Benjamin Franklin Avery, born in 1801, started a blacksmith shop at Clarksville, Va., in 1825. The early corporation was called B.F. Avery & Sons Pioneer Plow Maker and moved to Louisville, Ky., in 1845. The company's specialty was the manufacture of plows, and by the late 1800s the company was the largest manufacturer of plows in the world. During those years, the company also ventured into manufacture of horse-drawn fertilizer spreaders and planters.

B.F. Avery & Sons Co. jumped into the tractor manufacturing business in 1915 with their 5,000-pound Louisville Motor Plow, one of a number of motor plows to come on to the market from 1915-1920. Selling points for the 20-hp machine included removable plows, which allowed the machine to perform other farm duties, and a removable engine, which could be taken out by removing only eight bolts. It was advertised as "The Perfect Deep Plowing Machine," with "Perfect Cooling" and "One Man Does It All." It is unclear why the Louisville Motor Plow, which was 7 feet wide, 13 feet long and 5-1/2 feet high, disappeared a year later, but clearly the company returned to a focus on farm implements.

A vision for the future

According to Luther D. Thomas in B.F. Avery, in about 1935 the designer of the Twin City tractor, Jack Junkin, was hired to design a B.F. Avery tractor. However, when Junkin died in 1936, other engineers finished his work.

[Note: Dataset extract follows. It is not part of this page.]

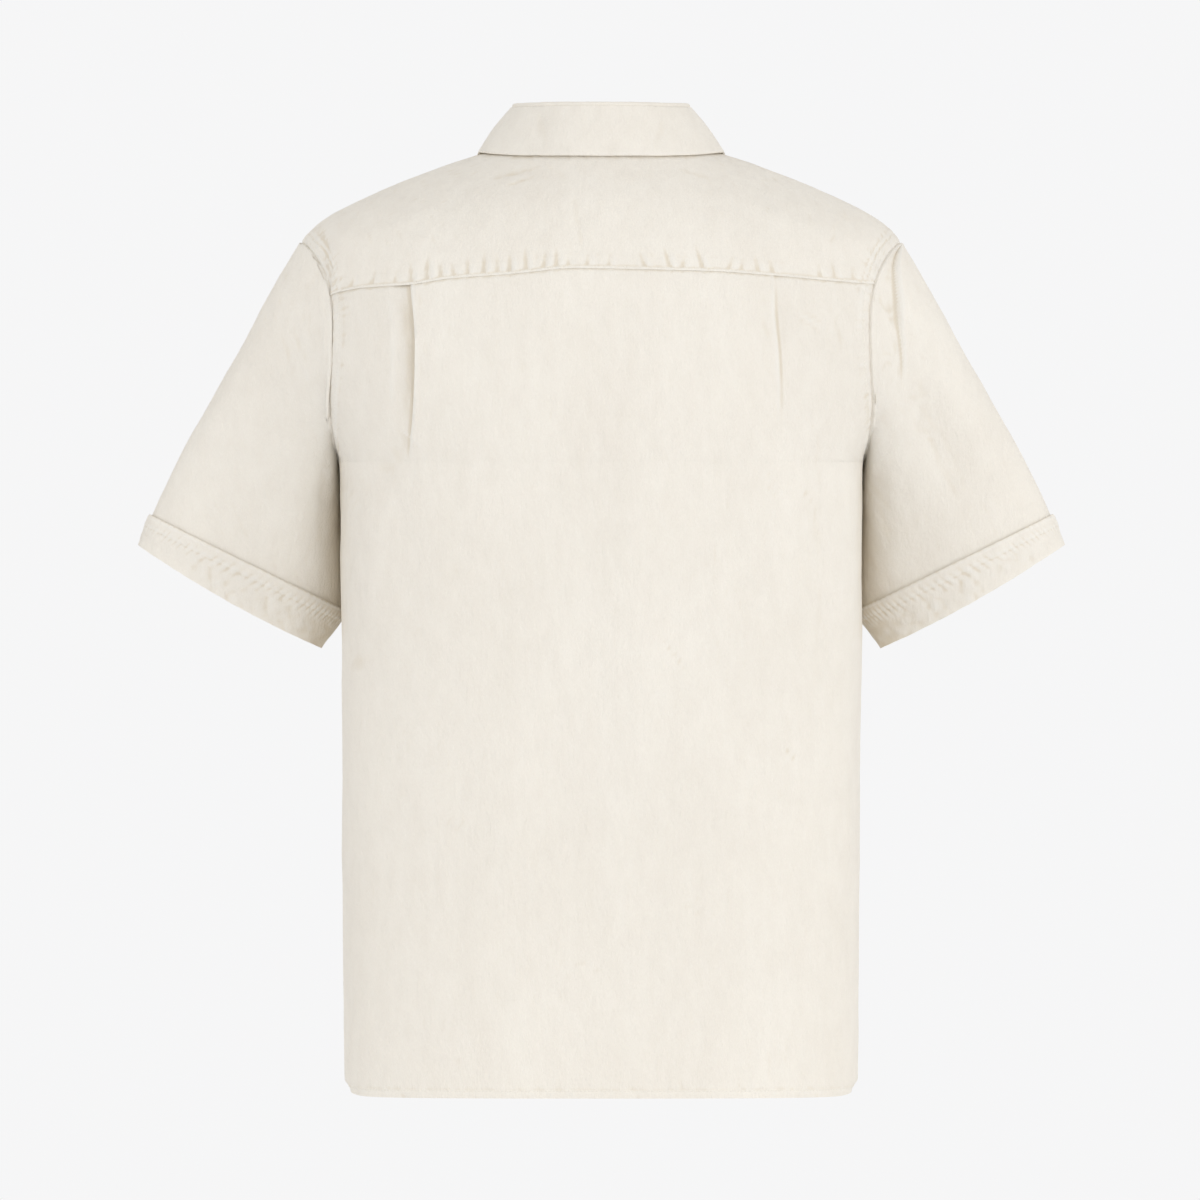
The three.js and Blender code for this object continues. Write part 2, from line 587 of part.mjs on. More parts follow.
// Cuff: the turned-up hem, lying outside the sleeve, with a raised welt along its top.
function makeCuff(side) {
  const weltEnd = cuff.weltShare - cuff.weltEdge;
  const rows = [0, cuff.weltEdge, weltEnd, cuff.weltShare, (1 + cuff.weltShare) / 2, 1];
  const shares = rows.map((row) => mix(cuff.top, cuff.bottom, row));
  const raised = (share) => (share < mix(cuff.top, cuff.bottom, cuff.weltShare) - shareStep ? cuff.weltLift : 0);
  return sleeveWall(side, shares, (share) => seamGap + cuff.thick + raised(share), cuff.thick);
}

// Button: a round disc with a rim, lying on a point and facing along a normal.
function makeButton(point, normal) {
  const { radius, thick, rim, dish, edge, segments } = button;
  const profile = [
    [0, 0],
    [radius - edge, 0],
    [radius, edge],
    [radius, thick - edge],
    [radius - edge, thick],
    [radius - rim, thick],
    [radius - rim - edge, thick - dish],
    [0, thick - dish],
  ].map(([r, h]) => new THREE.Vector2(r, h));
  const disc = new THREE.LatheGeometry(profile, segments);
  disc.deleteAttribute('uv');
  disc.deleteAttribute('normal');
  const up = new THREE.Vector3(0, 1, 0);
  const facing = new THREE.Quaternion().setFromUnitVectors(up, new THREE.Vector3(...normal));
  const seat = add(point, normal, seamGap);
  disc.applyQuaternion(facing);
  disc.translate(...seat);
  return disc;
}

const cloth = { color: 0xefe9dc, roughness: 0.92, metalness: 0 };
const shell = { color: 0xe9e2d2, roughness: 0.35, metalness: 0 };

const shirt = new THREE.Group();

function place(name, geometry, finish) {
  const mesh = new THREE.Mesh(geometry, new THREE.MeshStandardMaterial({ ...finish, name }));
  mesh.name = name;
  shirt.add(mesh);
}

place('back', makeBack(), cloth);
place('yoke', makeYoke(), cloth);
place('front_left', makeFront(-1, false), cloth);
place('front_right', makeFront(1, true), cloth);
place('placket', makePlacket(), cloth);
place('collar_stand', makeStand(), cloth);
place('collar_fall', makeFall(), cloth);
for (const [side, word] of [[-1, 'left'], [1, 'right']]) {
  place(`sleeve_${word}`, makeSleeve(side), cloth);
  place(`cuff_${word}`, makeCuff(side), cloth);
}

// The top button is on the stand, and the others run down the placket.
place('button_1', makeButton(standPoint(180, 0.5, 0), [0, 0.98, 0.2]), shell);
for (let k = 0; k < frontButtons; k += 1) {
  const height = buttonFirst - k * buttonPitch;
  let level = height;
  for (let i = 0; i < solveSteps; i += 1) level = height + ring('frontDrop', level);
  const seat = bodyPoint(level, 180, seamGap + placketThick);
  place(`button_${k + 2}`, makeButton(seat, bodyNormal(level, 180)), shell);
}

export default shirt;
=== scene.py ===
# %% [markdown]
# A short-sleeved shirt of unbleached oxford cloth, seen from behind. It is filled out as if it were
# worn, and nobody is in it. The solids of the frame hold its construction: here each panel of cloth
# is made again as a thin shell on the same form, with its pleats, puckers and seams, and gets its
# weave and its thread.

# %% Load the frame
import itertools
import math

import bpy
import numpy as np
from mathutils import Matrix, Vector


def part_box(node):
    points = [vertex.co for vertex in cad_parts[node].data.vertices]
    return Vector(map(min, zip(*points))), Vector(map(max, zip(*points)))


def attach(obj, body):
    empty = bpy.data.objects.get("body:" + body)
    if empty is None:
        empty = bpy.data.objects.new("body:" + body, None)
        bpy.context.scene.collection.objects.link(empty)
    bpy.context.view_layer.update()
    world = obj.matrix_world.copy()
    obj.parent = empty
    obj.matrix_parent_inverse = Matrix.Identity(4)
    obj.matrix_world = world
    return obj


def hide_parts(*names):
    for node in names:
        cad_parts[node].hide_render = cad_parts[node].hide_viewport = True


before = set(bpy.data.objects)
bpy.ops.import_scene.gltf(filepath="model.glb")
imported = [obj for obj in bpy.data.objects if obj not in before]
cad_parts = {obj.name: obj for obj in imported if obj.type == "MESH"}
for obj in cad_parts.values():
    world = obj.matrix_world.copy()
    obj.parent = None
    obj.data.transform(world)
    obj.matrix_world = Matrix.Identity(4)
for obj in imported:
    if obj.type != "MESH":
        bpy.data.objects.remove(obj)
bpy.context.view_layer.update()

MM = 0.001
print("frame nodes:", len(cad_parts))

# %% [markdown]
# Cloth is cut and sewn in millimetres, so every size below is in millimetres, and points are turned
# into metres once, when a mesh is made. A few short helpers do the sums: a smooth step, and a smooth
# curve through the rows of a table that never overshoots them.

# %% Helpers for numbers
def smooth(t):
    c = np.clip(t, 0, 1)
    return c * c * (3 - 2 * c)


def mix(a, b, t):
    return a + (b - a) * t


def unit(v):
    return v / np.maximum(np.linalg.norm(v, axis=-1, keepdims=True), 1e-9)


def curve(keys, values):
    """A function that runs smoothly through the rows of a table."""
    keys, values = np.asarray(keys, float), np.asarray(values, float)
    slopes = np.diff(values) / np.diff(keys)
    before, after = slopes[:-1], slopes[1:]
    turns = before * after <= 0
    inner = np.where(turns, 0, 2 * before * after / np.where(turns, 1, before + after))
    tangents = np.concatenate([slopes[:1], inner, slopes[-1:]])

    def at(key):
        i = np.clip(np.searchsorted(keys, key, side="right") - 1, 0, len(keys) - 2)
        span = keys[i + 1] - keys[i]
        t = np.clip((key - keys[i]) / span, 0, 1)
        start = values[i] * (1 + 2 * t) * (1 - t) ** 2 + tangents[i] * span * t * (1 - t) ** 2
        end = values[i + 1] * t * t * (3 - 2 * t) - tangents[i + 1] * span * t * t * (1 - t)
        return start + end

    return at


def columns(names, rows):
    """Smooth curves of a table's other columns against its first one."""
    table = np.array(rows, float)
    return {n: curve(table[:, 0], table[:, k + 1]) for k, n in enumerate(names.split()[1:])}


print("smooth step at a half:", smooth(0.5))

# %% [markdown]
# Cloth is never quite even, so its relief needs a random field. Blender's own noise would do, but it
# has to be the same for a whole grid of points and for their neighbours, so one small lattice of random
# numbers is drawn once, with a fixed seed, and read softly between its points.

# %% A soft random field
LATTICE = np.random.default_rng(11).random((32, 32, 32)) * 2 - 1


def noise(points, size):
    """Soft random field from -1 to 1, whose lumps are about size across, in each direction."""
    q = points / np.asarray(size, float)
    base = np.floor(q).astype(int)
    t = smooth(q - base)
    total = np.zeros(points.shape[:-1])
    for corner in itertools.product((0, 1), repeat=3):
        weight = np.prod(np.where(corner, t, 1 - t), axis=-1)
        spot = (base + corner) % 32
        total += weight * LATTICE[spot[..., 0], spot[..., 1], spot[..., 2]]
    return total


print("field at one point:", round(float(noise(np.array([[10.0, 5.0, 2.0]]), (20, 20, 20))[0]), 3))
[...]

In the late 1930s the company commissioned Cleveland Tractor Co. of Cleveland to build and market a wheeled tractor to operate with B.F. Avery's implements. In 1939, the Cleveland General Model GG appeared, the only rubber-tired tractor out of CTC's 40-some crawler models.

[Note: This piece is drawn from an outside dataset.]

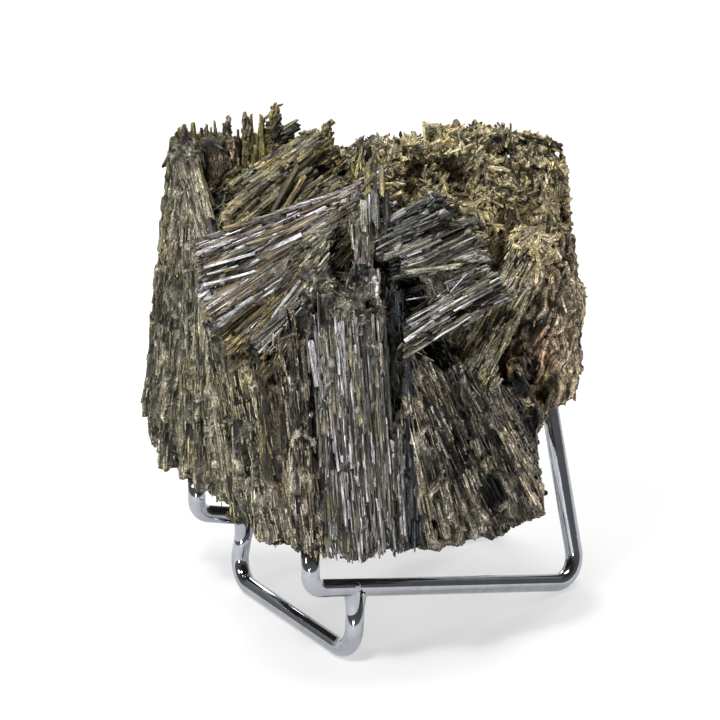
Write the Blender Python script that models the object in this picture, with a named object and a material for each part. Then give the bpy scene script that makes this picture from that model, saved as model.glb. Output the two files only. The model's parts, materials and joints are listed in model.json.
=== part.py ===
"""Epidote specimen on a welded wire display stand.

Units are metres, +Z up. Lengths below are written in millimetres and scaled once by MM.
The stone is a sheaf-like aggregate of epidote crystals grown together as one solid. It rests
on a stand of bent chrome wire: one long frame wire (two arms, two upturned tips and a rear
arch) and one U-shaped front leg welded under the arms.
"""
import math
from collections import namedtuple

import bmesh
import bpy
import numpy as np
from mathutils import Matrix, Vector

MM = 0.001

# ---- wire stand, millimetres ------------------------------------------------------------
WIRE_RADIUS = 2.4
WIRE_SIDES = 12
WIRE_FLAT = WIRE_RADIUS * math.cos(math.pi / WIRE_SIDES)   # to the middle of a flat side
FRONT_BEND = 4.5                               # bend radii, along the wire's centre line
REAR_BEND = 7.0
ARCH_BEND = 5.0
LEG_BEND = 7.0
BEND_STEPS = 5
STAND_TURN = math.radians(32.7)                # the arms' direction, seen from above
REAR_MIDDLE = (49.2, 29.5)                     # between the two rear bends
ARM_LENGTH = 92.0                              # measured along the stand's middle line
REAR_HALF_WIDTH = 20.0
FRONT_HALF_WIDTH = 28.9
ARM_RISE = 24.3                                # height of the arms' front over their rear
ARCH_RISE = 71.0                               # where the uprights would meet, over the bends
ARCH_LEAN = -0.04                              # slope of the uprights towards the stone
LEG_SETBACK = 79.6                             # rear bends to the front leg's bar
LEG_FOOT_HALF_WIDTH = 29.8
WELD_FROM_FRONT = 0.159                        # share of the arm, from its front corner
TOUCHING_GAP = 0.3                             # between pieces that touch
SEAT_STEPS = 8                                 # steps that settle the arch under the stone
PROBE_ANGLES = 12                              # rays that feel for the stone over a wire
PROBE_REACHES = (0.0, 0.6, 1.1)                # their distances out, in wire radii

# ---- stone, millimetres -----------------------------------------------------------------
UNDERSIDE = 34.4                               # height of the stone's lowest crystals
END_SLANT = 0.35                               # slope of a broken crystal end
CRYSTAL_SHARE = (0.6, 1.4)                     # uneven widths within one sheaf
CRYSTAL_LAP = (1.3, 1.55)                      # width over share, so that neighbours merge
CRYSTAL_LIFT = 1.2                             # how far a crystal stands out or back
CRYSTAL_THICKNESS = (0.85, 1.05)               # share of the sheaf's thickness
SHORT_START = 0.06                             # share of the length missing at each end
SHORT_END = 0.03
SEED = 11

Spike = namedtuple("Spike", "foot tip width")
Sheaf = namedtuple("Sheaf", "name start end width_start width_end thickness count outward")
Block = namedtuple("Block", "name corners")
Crystal = namedtuple("Crystal", "start end width thickness outward slants taper")

LEFT_FRONT = (-0.75, -0.66, 0.0)
LEFT = (-1.0, 0.0, 0.0)
FRONT = (0.0, -1.0, 0.0)
FRONT_UP = (-0.15, -0.75, 0.65)
RIGHT_FRONT = (0.55, -0.83, 0.0)
RIGHT = (1.0, 0.0, 0.0)
BACK = (0.0, 1.0, 0.0)
BACK_LEFT = (-0.6, 0.8, 0.0)
BACK_RIGHT = (0.6, 0.8, 0.0)
UP = (0.0, 0.0, 1.0)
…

The Model GG was Cleveland Tractor Co.'s Model HG crawler with rubber tires. When the tracked Model HG, which was made from 1939-1944, became the rubber-tired General GG, it carried a single front wheel and was of row-crop configuration suitable to pull one 14-inch plow. The GG and the HG both used a 4-cylinder Hercules IXA3 flathead engine of 113 cubic inches and 3-inch-by-4-inch bore and stroke. Some sources say the GG was made from 1939-1941; others suggest that production continued into 1942.